From this, Armstrong argues that the Board‘s duty, which he claims includes execution of searches pursuant to Fourth Amendment waivers, is nondelegable. Thus, he maintains, the parole officer lacked the authority to delegate all or part of the Board‘s duty to supervise parole and parolees to any other entity, including other members of law enforcement. Armstrong‘s argument relies on an extension of the nondelegation doctrine for support.
The nondelegation doctrine was originally developed to prevent Congress from forsaking its duties. Loving v. United States, 517 U.S. 748, 758, 116 S.Ct. 1737, 1743, 135 L.Ed.2d 36, 49 (1996). Under the Idaho Constitution, the nondelegation doctrine applies to prevent delegations of the power vested in one branch of government to another branch of government. See
This case does not involve the delegation of decision-making authority from one governmental branch to another; indeed, this case does not involve any delegation of decision-making authority whatsoever. Performing a search is not equivalent to engaging in “the control, direction and management” of parole and parolees. Although performing parole searches is a part of that duty, it does not involve any decision-making authority if done at the request and under the direction of a parole officer. The police officers had no authority to engage in the general supervision of Armstrong or his parole; the police officers could not determine whether the terms of parole were being complied with, file a report of parole violation, impose discretionary jail time, or enforce the terms of parole. The police officers merely acted under the direction of the parole officer for the specific, limited purpose of assisting with execution of a search authorized by the terms of Armstrong‘s parole. Thus, the police officers did not assume “the control, direction and management” of Armstrong‘s parole merely by engaging in a search of his vehicle at the request and direction of his parole officer.
C. Scope of Fourth Amendment Waiver
Finally, we address the argument that Armstrong originally made below—that, under the plain language of his Fourth Amendment waiver, law enforcement officers are not agents of Probation and Parole.4 He contends that the search by local police without the presence of the parole officer who authorized the search exceeded the scope of his waiver, thereby rendering the search unreasonable.5
The Fourth Amendment to the United States Constitution and
When the basis for a search is consent, the search must conform to the limitations placed upon the right granted by the consent. State v. Ballou, 145 Idaho 840, 849, 186 P.3d 696, 705 (Ct.App.2008); State v. Thorpe, 141 Idaho 151, 154, 106 P.3d 477, 480 (Ct.App.2004). The standard for measuring the scope of consent under the Fourth Amendment is that of objective reasonableness. Florida v. Jimeno, 500 U.S. 248, 251, 111 S.Ct. 1801, 1803-04, 114 L.Ed.2d 297, 302-03 (1991); Ballou, 145 Idaho at 849, 186
In this case, the search did not exceed the scope of the consent contained in Armstrong‘s Fourth Amendment waiver, which allowed for search by any agent of Probation and Parole. The plain language of the waiver establishes that it was not limited to searches performed by a parole officer, as Armstrong alleges. Instead, “any agent” of Probation and Parole could perform the search. As previously noted, Probation and Parole may engage in mutually beneficial cooperation with law enforcement. See Cruz, 144 Idaho at 910; Vega, 110 Idaho at 688. Nothing precludes such cooperation from taking the form of a limited special agency relationship. Thus, the only question is whether local law enforcement acted as agents of Probation and Parole when performing the search under the direction of Armstrong‘s parole officer.
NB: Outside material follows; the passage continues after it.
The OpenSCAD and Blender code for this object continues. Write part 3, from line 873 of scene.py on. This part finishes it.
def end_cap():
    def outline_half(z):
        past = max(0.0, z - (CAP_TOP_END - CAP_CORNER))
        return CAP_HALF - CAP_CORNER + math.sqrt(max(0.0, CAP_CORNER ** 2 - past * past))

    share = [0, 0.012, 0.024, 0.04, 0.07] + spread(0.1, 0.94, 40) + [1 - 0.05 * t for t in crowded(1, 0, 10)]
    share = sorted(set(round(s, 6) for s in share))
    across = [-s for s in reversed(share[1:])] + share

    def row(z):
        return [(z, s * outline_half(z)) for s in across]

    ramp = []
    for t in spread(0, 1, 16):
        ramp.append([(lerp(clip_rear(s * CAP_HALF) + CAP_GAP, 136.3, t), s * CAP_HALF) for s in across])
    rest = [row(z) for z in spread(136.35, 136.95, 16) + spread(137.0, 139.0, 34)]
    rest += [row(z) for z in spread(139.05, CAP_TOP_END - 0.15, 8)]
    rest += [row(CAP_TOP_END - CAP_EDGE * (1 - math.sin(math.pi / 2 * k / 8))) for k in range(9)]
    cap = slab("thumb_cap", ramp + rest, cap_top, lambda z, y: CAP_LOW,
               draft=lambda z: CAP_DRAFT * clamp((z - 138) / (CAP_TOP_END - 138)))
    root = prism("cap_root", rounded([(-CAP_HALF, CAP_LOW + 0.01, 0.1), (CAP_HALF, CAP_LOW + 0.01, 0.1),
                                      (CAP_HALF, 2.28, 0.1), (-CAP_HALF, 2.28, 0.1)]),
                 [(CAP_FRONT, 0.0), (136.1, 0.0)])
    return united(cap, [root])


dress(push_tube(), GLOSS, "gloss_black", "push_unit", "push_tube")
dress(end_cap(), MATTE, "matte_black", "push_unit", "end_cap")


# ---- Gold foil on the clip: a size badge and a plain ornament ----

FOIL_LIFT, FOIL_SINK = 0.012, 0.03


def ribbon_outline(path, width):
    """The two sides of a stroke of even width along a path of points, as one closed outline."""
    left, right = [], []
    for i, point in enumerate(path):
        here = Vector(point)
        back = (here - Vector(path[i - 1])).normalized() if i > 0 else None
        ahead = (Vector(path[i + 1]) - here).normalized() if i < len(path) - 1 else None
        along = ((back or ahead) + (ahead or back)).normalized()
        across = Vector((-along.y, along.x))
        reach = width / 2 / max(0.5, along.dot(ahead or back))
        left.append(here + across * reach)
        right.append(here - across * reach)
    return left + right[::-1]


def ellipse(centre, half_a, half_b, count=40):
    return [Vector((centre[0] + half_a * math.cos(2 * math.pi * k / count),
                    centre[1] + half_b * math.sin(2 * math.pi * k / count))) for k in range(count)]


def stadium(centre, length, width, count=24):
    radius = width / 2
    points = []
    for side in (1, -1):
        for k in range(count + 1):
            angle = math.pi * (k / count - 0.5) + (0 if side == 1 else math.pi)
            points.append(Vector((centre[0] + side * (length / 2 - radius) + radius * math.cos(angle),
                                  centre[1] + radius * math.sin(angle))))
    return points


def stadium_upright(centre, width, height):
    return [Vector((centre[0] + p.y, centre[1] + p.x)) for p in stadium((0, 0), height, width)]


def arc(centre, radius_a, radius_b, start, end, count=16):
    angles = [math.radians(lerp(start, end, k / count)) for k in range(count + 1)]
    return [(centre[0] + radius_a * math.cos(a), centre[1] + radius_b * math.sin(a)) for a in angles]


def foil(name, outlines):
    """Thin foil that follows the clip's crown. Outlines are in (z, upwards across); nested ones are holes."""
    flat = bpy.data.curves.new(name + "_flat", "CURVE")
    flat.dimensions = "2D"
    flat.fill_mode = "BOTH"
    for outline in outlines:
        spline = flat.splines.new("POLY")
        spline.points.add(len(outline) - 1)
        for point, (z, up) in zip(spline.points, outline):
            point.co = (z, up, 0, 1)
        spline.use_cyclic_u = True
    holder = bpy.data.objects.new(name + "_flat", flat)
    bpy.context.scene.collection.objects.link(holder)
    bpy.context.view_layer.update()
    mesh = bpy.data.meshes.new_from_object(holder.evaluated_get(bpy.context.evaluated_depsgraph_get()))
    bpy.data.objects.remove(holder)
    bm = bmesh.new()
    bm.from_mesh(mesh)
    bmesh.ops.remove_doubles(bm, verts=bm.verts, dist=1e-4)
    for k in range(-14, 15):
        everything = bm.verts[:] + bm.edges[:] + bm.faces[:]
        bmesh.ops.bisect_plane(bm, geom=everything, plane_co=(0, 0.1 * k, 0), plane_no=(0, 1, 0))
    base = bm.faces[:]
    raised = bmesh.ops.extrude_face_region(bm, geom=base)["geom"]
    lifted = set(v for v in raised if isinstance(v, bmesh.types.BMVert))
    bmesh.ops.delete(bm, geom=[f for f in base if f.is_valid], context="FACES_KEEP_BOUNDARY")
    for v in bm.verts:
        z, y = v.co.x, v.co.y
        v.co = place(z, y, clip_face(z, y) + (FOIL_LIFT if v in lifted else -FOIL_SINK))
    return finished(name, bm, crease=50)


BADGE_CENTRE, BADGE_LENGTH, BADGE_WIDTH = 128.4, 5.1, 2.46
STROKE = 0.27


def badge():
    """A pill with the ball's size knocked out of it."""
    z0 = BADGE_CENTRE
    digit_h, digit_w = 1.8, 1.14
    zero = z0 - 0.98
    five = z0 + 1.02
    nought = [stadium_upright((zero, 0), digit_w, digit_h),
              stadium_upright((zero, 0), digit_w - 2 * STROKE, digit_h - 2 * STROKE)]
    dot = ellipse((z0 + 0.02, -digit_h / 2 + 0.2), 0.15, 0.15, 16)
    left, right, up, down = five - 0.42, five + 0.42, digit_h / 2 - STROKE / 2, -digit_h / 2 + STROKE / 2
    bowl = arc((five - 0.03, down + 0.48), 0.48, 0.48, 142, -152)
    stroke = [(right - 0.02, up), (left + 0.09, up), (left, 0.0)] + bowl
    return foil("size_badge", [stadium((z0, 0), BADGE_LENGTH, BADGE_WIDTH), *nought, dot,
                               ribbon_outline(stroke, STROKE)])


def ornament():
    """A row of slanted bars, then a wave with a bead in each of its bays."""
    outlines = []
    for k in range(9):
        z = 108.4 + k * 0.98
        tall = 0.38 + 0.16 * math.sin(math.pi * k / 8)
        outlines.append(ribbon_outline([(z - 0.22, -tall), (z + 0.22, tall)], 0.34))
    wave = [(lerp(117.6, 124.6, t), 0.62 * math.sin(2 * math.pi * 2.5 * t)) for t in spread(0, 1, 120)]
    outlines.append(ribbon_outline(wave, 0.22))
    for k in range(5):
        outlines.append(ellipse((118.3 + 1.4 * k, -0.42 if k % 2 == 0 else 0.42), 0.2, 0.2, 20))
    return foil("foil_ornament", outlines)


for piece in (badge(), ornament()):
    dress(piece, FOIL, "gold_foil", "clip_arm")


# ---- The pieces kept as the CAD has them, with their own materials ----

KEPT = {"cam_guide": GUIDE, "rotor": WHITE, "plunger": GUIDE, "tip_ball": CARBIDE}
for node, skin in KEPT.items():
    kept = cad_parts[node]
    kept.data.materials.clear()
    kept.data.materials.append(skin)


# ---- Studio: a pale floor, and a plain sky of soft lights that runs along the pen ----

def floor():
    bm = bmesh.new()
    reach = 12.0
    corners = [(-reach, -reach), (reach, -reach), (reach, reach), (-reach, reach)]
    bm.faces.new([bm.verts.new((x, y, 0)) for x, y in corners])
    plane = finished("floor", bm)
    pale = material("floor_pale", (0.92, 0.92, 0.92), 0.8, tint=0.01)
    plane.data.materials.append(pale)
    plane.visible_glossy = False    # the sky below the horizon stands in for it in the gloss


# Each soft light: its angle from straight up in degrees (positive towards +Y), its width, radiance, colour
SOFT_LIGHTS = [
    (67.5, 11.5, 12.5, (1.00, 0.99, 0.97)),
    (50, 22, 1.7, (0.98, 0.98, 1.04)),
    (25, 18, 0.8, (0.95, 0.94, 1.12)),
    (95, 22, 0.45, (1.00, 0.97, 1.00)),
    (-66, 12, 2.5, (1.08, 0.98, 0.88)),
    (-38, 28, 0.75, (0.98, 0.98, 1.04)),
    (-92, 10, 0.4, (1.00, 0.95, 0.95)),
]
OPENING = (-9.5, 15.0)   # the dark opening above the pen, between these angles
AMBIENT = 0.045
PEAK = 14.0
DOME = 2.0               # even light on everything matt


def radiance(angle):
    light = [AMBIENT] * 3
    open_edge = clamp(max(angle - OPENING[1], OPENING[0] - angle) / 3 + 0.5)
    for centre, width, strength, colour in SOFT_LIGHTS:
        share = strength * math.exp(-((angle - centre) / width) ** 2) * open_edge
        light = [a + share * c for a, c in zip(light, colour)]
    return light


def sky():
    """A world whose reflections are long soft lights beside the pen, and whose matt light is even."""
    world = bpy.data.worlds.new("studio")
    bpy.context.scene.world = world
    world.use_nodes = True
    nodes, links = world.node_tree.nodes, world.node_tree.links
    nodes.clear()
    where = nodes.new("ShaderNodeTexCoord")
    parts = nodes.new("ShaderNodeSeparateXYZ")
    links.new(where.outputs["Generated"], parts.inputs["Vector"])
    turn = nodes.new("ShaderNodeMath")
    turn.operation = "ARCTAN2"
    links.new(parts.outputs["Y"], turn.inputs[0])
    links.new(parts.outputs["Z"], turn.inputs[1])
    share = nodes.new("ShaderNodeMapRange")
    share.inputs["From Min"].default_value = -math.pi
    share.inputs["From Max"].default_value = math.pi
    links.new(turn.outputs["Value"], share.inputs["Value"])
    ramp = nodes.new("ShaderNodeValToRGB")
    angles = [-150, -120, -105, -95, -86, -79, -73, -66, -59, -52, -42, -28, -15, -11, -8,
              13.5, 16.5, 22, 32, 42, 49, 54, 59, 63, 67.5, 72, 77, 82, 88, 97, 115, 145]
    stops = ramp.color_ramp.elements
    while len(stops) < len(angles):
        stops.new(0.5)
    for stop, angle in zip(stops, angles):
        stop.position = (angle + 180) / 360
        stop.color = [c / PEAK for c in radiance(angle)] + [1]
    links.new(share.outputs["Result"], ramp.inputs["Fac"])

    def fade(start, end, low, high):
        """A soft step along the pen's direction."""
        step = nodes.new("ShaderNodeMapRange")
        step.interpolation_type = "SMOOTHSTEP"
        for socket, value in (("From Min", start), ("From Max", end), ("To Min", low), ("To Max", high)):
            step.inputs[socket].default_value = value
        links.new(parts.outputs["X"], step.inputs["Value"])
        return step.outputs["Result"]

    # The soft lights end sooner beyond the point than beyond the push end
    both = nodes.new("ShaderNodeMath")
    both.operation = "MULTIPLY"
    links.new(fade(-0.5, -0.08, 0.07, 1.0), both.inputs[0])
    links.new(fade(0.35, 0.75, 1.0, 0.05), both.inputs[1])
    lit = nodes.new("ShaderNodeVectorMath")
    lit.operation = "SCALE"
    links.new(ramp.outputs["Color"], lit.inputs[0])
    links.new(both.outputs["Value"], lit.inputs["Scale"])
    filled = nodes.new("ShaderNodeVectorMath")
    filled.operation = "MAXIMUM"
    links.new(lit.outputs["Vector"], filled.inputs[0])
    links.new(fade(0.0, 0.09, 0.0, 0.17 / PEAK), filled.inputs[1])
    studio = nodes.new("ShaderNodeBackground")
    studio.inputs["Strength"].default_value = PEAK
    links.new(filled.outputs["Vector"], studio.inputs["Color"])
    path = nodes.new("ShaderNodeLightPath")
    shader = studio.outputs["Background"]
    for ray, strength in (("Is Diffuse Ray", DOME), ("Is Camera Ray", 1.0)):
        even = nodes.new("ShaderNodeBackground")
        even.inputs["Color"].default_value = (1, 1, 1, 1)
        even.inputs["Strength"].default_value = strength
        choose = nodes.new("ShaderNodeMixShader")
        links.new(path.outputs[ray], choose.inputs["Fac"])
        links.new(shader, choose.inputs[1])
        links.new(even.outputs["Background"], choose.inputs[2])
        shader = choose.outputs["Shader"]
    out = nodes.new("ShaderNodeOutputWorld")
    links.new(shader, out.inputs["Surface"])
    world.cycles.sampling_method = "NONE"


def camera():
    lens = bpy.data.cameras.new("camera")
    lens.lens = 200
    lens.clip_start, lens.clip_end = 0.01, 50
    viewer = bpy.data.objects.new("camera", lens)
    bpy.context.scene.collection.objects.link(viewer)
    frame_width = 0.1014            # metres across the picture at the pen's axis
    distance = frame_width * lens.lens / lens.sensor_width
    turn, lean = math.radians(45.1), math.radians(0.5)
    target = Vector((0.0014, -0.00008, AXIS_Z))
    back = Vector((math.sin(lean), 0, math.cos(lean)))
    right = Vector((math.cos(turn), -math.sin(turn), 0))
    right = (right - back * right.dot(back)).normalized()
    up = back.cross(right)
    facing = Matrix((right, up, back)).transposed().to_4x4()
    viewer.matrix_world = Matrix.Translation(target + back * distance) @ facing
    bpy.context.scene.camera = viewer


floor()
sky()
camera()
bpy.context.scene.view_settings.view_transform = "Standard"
Black‘s Law Dictionary defines an agent as “[o]ne who is authorized to act for or in place of another; a representative.” BLACK‘S LAW DICTIONARY 72 (9th ed.2009). The search here was performed by local police at the express request of Probation and Parole. The parole officer dictated the scope of the search within the parameters of Armstrong‘s Fourth Amendment waiver by requesting that the officers use a drug dog to search Armstrong‘s vehicle. Therefore, the local police performed the search at the request and under the supervision of the parole officer, acting as temporary, limited representatives of Probation and Parole. As noted by the district court, “this is the very definition of an agent.”
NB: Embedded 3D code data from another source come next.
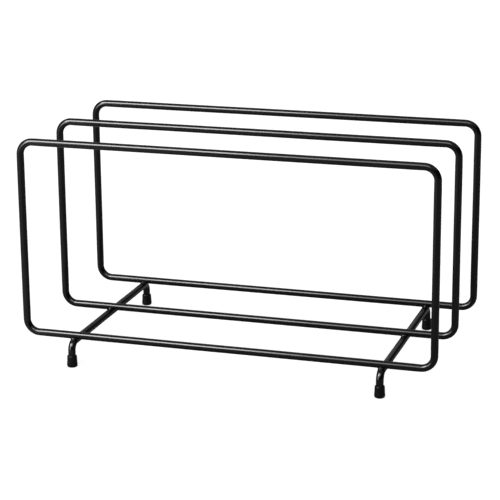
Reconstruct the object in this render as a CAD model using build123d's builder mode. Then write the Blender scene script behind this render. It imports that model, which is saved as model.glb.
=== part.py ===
"""Magazine rack of round wire.

Three closed rectangular loops stand one behind the other. Each is welded across two base bars, which run
front to back under the loops and turn down at both ends into short legs. A soft cap is pushed over each leg.

Millimetres. +X runs along the loops, +Y from the front loop to the rear one and +Z up. The origin is on the
floor, under the middle of the rack.
"""

import os

from build123d import *

# Wire
wire_diameter = 6.0

# Loops
overall_width = 360.0  # across a loop, outside to outside
loop_height = 172.0  # from the underside of a loop's bottom wire to the top of its top wire
loop_spacing = 84.0  # from one loop's centreline to the next loop's
corner_radius = 11.0  # centreline of the wire round a loop's corner

# Base bars
bar_inset = 43.0  # from a loop's upright centreline in to the base bar's centreline
leg_bend_radius = 7.0  # centreline of the wire where a bar turns down
bend_start_inset = 0.5  # how far inside an outer loop's centreline the bend begins
bare_leg = 4.0  # straight leg left showing between the bend and the cap

# Welds
weld_set_down = 1.0  # how far a loop's wire sinks into the bar under it
weld_bulge = 0.5  # how far the bead stands out past the wire's side
weld_half_height = 2.0  # the bead above and below the middle of the joint

# Foot caps
cap_height = 10.0
cap_floor = 2.0  # solid base under the leg's end
cap_wall = 1.15  # at the rim
cap_flare = 0.3  # how much further out the cap stands at its foot than at its rim
cap_fit_clearance = 0.0  # the soft cap grips the leg, so its bore is the leg's own size
cap_foot_rounding = 1.4
cap_rim_rounding_share = 0.7  # the rim's rounding as a share of the wall

# Sizes that follow
wire_radius = wire_diameter / 2
loop_half_width = (overall_width - wire_diameter) / 2
loop_rise = loop_height - wire_diameter
bar_x = loop_half_width - bar_inset
bar_z = cap_height + bare_leg + leg_bend_radius
loop_bottom_z = bar_z + wire_diameter - weld_set_down
loop_top_z = loop_bottom_z + loop_rise
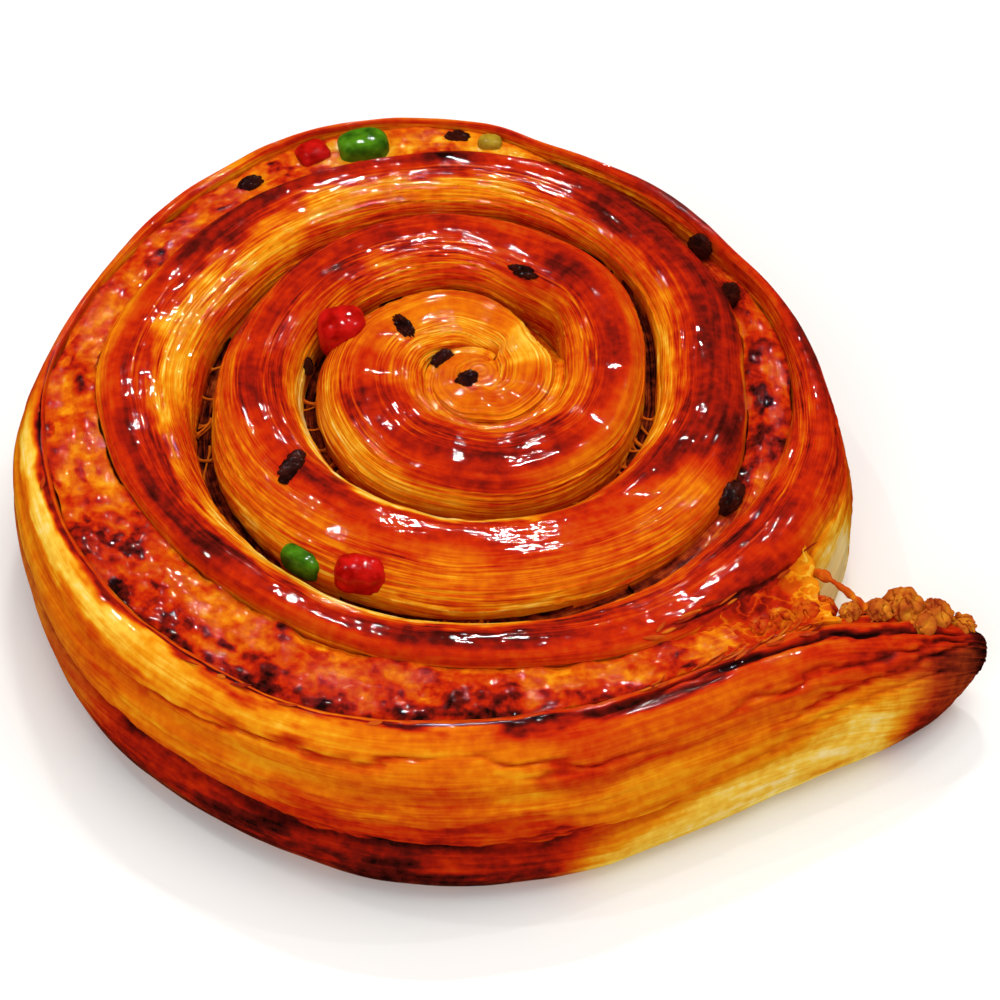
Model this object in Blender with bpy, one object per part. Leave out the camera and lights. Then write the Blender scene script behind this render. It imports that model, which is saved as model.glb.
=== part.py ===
# Pain aux raisins: a coiled slice of laminated dough with a swirl of custard, raisins and candied fruit.
#
# The slice lies flat on Z = 0 with its origin under the middle of the coil. The dough is one strip that
# winds outwards counter-clockwise for about four and a half turns and ends in a loose, pointed tail. A place
# along the strip is an angle that keeps growing: 360 degrees more is one turn further out. All tables are in
# degrees and millimetres, and one scale turns the finished points into metres.

import math

import bmesh
import bpy
import numpy as np
from mathutils import Matrix, Vector

MM = 0.001

# Driving dimensions, in millimetres.
COIL_START = -660.0
COIL_END = 1005.0
CORE_STEP = 15.0
OUTER_STEP = 7.5
CORE_LIMIT = -180.0
TURN = 360.0

# The dough strip: its core, its walls between the base and the rim, and the roundness of its top.
CORE_INNER_RADIUS = 2.2
BUTTON_RADIUS = 3.1
BUTTON_TAPER = 0.92
BUTTON_HEIGHT = 24.3
BASE_CHAMFER = 0.7
KNEE_LOW = 10.0
KNEE_HIGH = 15.5
RIM_DROP = 0.5
CROWN_POWER = 2.4
FLANK_POWER = 2.1
RISE_POINTS = 2
FALL_POINTS = 5

# The outer side comes free of the custard between these two places, and draws in below its belly.
FREE_FROM = 660.0
FREE_TO = 690.0
LEDGE_END = 686.0
UNDERCUT = 2.2
UNDERCUT_STEPS = ((0.12, 0.62), (0.4, 0.3), (1.0, 0.0))
CREASE_STEPS = ((2, 0.55, 0.75), (4, 1.0, 0.2))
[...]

The parole officer‘s physical absence during the search is immaterial; it did not change the agency relationship or affect the reasonableness of the search. Moreover, the state has a substantial interest in supervising probationers and parolees because they are more likely to commit future offenses. Samson v. California, 547 U.S. 843, 853, 126 S.Ct. 2193, 2200, 165 L.Ed.2d 250, 259-60 (2006); see also Cruz, 144 Idaho at 910. The use of local law enforcement as special agents to perform individual searches of parolees at the request and under the direction of a parole officer furthers that interest. Requiring the physical presence of a parole officer at every search of a parolee would unreasonably burden and interfere with the state‘s interest in supervising and controlling parolees for their rehabilitation and for the protection of society. See United States v. Richardson, 849 F.2d 439, 442 (9th Cir.1988). Accordingly, the search did not exceed the scope of Armstrong‘s Fourth Amendment waiver, and the district court did not err in denying Armstrong‘s motion to suppress on that basis.6
IV.
CONCLUSION
By not raising it below, Armstrong failed to preserve for appeal his argument that the parole officer could not delegate the Board‘s constitutional duty to supervise parole and parolees to local law enforcement. However, even if he had preserved that argument, it was without merit, as no unconstitutional delegation of decision-making authority occurred. Finally, the search did not exceed the scope of Armstrong‘s Fourth Amendment waiver because local law enforcement acted as agents of Probation and Parole in executing the search at the request and direction of the parole officer. Accordingly, the district court did not err in denying Armstrong‘s motion to suppress, and Armstrong‘s judgment of conviction for grand theft is affirmed.
Judge GUTIERREZ and Judge GRATTON concur.
Notes
It is for the protection of inferior courts. It is manifestly unfair for a party to go into court and slumber, as it were, on [a] defense, take no exception to the ruling, present no point for the attention of the court, and seek to present [the] defense, that was never mooted before, to the judgment of the appellate court. Such a practice would destroy the purpose of an appeal and make the supreme court one for deciding questions of law in the first instance.
Smith v. Sterling, 1 Idaho 128, 131 (1867).